**** Provided records ****

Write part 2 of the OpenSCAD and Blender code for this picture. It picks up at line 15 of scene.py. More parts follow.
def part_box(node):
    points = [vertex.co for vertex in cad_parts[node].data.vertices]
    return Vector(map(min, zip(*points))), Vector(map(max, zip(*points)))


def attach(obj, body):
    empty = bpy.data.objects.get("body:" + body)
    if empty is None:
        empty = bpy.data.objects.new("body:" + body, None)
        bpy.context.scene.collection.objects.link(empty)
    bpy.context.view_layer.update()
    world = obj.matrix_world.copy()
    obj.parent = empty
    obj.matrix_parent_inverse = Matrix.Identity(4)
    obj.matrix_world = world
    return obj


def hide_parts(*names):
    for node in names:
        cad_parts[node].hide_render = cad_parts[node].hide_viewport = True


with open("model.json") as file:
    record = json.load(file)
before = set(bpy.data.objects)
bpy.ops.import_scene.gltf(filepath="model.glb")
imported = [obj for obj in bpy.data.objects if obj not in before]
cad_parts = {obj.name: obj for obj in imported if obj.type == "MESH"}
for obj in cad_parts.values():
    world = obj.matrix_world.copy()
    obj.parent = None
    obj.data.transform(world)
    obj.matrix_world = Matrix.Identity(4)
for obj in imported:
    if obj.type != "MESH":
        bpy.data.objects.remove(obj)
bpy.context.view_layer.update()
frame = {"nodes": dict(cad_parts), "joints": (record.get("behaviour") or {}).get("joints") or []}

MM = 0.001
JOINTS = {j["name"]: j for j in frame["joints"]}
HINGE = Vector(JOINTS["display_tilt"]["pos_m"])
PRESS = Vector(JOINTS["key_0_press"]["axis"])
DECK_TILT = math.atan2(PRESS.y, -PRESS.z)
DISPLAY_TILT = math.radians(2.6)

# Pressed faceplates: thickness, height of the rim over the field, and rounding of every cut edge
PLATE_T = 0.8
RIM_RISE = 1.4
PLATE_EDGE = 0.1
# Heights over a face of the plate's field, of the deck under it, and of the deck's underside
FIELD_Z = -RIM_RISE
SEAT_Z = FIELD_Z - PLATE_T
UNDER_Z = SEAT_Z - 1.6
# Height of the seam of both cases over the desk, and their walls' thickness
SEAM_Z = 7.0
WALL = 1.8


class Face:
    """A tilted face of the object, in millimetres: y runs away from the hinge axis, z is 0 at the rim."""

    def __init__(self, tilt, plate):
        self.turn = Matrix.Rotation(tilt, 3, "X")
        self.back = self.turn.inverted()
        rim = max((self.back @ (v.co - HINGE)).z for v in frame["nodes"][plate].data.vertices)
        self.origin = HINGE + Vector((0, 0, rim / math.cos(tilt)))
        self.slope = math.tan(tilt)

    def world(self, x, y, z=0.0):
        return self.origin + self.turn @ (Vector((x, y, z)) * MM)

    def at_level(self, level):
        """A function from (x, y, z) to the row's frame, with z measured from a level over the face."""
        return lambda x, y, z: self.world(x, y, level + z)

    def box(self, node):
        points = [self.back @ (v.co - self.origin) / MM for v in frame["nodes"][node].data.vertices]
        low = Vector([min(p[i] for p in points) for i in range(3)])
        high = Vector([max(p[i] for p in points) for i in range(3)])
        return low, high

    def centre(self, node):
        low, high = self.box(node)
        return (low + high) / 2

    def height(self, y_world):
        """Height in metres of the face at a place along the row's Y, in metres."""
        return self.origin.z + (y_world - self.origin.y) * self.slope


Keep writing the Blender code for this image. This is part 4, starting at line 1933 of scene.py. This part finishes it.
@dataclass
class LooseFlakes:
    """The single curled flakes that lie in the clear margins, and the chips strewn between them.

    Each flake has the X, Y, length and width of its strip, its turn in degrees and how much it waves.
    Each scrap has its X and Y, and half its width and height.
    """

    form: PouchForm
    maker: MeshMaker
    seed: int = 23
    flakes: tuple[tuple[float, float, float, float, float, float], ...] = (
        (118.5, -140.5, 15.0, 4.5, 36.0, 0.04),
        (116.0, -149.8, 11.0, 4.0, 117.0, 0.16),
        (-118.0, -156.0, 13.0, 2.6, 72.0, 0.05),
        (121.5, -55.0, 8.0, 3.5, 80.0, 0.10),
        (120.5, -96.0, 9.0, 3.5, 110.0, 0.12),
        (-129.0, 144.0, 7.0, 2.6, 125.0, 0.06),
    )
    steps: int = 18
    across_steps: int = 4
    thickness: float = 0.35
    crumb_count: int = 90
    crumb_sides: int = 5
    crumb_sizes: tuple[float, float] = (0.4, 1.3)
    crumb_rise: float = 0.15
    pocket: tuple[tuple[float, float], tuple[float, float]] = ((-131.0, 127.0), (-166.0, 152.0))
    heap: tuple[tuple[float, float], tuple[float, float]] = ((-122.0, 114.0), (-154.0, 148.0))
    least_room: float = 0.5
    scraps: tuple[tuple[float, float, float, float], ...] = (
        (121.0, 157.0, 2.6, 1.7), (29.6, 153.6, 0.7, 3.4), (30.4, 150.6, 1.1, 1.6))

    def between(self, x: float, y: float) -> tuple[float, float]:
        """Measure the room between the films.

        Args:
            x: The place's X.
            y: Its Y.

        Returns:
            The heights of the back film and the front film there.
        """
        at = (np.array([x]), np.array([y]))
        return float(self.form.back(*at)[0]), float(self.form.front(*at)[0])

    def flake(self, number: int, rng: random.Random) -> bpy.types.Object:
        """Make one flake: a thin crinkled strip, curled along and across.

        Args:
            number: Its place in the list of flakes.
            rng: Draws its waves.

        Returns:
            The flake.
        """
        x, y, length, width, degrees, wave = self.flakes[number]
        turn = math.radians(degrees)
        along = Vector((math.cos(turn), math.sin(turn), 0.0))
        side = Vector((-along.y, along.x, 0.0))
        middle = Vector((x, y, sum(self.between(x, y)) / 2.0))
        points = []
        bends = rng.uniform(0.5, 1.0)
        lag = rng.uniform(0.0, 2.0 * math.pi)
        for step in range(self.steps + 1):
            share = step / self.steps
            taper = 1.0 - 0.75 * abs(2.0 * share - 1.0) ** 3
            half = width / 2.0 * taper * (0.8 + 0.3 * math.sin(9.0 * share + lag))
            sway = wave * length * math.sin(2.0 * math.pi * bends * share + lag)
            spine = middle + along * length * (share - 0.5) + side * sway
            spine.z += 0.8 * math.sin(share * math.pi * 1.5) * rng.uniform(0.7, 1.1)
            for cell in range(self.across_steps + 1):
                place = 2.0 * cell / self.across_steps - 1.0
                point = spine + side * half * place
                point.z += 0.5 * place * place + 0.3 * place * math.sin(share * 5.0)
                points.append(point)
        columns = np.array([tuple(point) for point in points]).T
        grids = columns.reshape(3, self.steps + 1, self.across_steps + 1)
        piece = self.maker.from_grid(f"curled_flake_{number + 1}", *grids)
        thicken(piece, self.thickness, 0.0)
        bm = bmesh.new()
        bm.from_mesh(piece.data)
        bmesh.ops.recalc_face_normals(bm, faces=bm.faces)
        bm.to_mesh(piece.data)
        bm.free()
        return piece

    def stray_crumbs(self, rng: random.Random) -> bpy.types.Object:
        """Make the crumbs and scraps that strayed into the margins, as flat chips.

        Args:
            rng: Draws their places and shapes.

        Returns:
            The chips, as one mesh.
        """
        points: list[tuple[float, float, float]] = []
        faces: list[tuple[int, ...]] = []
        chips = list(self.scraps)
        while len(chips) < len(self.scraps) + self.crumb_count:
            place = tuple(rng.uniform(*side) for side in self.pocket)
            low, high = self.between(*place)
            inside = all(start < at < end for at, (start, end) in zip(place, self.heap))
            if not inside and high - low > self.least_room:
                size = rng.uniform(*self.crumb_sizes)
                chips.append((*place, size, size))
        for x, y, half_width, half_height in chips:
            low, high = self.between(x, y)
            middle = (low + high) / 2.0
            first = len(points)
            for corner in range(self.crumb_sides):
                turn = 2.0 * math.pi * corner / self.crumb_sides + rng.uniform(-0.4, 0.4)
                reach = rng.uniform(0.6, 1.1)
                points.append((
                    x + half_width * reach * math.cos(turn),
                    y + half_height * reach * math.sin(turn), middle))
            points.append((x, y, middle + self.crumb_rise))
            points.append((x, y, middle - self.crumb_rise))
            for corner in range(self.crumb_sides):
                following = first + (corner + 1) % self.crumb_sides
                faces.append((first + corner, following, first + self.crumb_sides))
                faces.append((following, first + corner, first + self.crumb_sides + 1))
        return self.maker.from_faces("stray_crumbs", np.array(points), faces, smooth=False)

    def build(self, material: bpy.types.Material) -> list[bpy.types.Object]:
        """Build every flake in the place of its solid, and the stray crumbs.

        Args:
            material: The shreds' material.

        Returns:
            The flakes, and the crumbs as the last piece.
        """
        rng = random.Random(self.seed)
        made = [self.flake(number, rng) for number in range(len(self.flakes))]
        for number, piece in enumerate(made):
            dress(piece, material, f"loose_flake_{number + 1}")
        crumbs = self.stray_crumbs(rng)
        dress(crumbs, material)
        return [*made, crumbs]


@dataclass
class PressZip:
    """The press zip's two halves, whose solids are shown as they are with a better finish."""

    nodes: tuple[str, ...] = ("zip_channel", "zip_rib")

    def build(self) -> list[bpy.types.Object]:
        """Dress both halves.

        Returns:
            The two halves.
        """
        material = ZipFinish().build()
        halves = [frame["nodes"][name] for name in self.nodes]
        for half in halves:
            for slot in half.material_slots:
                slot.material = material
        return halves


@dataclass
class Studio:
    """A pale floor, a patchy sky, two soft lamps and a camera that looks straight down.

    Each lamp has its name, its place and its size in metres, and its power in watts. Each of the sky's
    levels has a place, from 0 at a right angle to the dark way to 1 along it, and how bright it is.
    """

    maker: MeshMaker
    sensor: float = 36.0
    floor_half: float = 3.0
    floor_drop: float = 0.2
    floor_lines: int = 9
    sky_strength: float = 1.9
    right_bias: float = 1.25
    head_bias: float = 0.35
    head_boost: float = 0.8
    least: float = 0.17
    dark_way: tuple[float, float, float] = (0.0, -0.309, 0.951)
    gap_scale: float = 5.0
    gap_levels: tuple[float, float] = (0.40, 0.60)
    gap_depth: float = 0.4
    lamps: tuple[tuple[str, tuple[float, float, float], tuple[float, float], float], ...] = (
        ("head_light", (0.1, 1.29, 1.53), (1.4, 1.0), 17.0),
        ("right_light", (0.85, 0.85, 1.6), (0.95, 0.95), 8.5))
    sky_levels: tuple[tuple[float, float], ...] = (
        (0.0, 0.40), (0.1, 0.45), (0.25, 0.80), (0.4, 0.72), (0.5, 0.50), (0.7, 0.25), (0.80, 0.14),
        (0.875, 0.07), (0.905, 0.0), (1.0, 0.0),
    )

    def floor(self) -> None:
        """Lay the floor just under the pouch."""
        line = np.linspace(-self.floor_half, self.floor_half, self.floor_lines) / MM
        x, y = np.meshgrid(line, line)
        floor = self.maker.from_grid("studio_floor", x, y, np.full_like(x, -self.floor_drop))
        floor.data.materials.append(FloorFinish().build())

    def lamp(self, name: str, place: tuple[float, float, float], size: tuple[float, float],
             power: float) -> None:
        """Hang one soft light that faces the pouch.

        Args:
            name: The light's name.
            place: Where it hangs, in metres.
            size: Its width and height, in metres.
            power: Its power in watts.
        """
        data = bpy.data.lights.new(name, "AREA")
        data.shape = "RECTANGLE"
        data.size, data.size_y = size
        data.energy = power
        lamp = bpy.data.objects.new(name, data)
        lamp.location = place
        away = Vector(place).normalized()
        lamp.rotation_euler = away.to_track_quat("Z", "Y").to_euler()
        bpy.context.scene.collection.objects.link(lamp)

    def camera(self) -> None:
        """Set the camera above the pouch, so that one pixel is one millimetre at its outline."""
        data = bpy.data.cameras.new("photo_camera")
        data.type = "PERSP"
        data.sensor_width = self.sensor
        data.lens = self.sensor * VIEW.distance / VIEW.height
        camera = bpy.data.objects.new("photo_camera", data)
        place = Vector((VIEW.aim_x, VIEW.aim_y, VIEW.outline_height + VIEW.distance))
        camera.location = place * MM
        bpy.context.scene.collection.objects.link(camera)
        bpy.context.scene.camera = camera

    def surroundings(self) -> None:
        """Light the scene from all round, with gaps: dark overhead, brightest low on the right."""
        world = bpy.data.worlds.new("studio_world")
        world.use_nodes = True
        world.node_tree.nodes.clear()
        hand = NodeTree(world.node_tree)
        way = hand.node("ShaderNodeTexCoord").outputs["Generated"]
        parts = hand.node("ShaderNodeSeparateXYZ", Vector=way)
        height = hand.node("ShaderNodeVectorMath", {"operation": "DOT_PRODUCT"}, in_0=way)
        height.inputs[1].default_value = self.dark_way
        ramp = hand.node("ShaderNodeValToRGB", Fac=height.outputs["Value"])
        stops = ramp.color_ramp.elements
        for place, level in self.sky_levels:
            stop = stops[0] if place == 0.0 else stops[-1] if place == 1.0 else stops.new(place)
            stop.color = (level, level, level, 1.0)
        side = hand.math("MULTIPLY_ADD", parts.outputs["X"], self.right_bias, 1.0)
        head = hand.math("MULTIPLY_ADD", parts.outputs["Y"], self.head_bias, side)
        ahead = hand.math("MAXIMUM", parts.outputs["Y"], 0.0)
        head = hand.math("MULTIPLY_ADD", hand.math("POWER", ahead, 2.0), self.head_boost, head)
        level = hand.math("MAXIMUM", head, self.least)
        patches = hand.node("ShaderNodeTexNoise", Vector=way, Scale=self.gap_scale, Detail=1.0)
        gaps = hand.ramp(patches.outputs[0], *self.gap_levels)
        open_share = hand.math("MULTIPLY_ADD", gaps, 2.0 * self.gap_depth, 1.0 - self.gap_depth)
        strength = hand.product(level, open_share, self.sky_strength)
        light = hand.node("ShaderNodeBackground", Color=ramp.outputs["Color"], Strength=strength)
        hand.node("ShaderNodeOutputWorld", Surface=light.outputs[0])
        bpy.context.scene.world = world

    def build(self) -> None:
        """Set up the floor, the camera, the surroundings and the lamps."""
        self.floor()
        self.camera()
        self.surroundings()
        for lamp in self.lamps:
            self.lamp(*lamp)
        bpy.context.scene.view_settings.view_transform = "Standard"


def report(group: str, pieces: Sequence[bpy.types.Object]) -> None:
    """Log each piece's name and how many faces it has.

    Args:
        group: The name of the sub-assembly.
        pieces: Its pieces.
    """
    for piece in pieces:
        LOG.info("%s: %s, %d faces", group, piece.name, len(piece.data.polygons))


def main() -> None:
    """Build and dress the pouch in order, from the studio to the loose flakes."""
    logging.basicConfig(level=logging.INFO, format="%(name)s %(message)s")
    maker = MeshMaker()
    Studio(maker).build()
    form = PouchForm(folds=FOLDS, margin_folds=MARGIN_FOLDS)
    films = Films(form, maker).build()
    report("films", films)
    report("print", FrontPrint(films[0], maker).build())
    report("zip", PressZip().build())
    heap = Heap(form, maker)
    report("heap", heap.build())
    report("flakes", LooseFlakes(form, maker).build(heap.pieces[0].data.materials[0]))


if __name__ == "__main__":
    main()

****

_Written request_
Out of the data above, set down the lines from the one with "for node in" to the one with "imported = [obj", both included, exactly as written and with no additions.

_Worked solution_
    for node in names:
        cad_parts[node].hide_render = cad_parts[node].hide_viewport = True


with open("model.json") as file:
    record = json.load(file)
before = set(bpy.data.objects)
bpy.ops.import_scene.gltf(filepath="model.glb")
imported = [obj for obj in bpy.data.objects if obj not in before]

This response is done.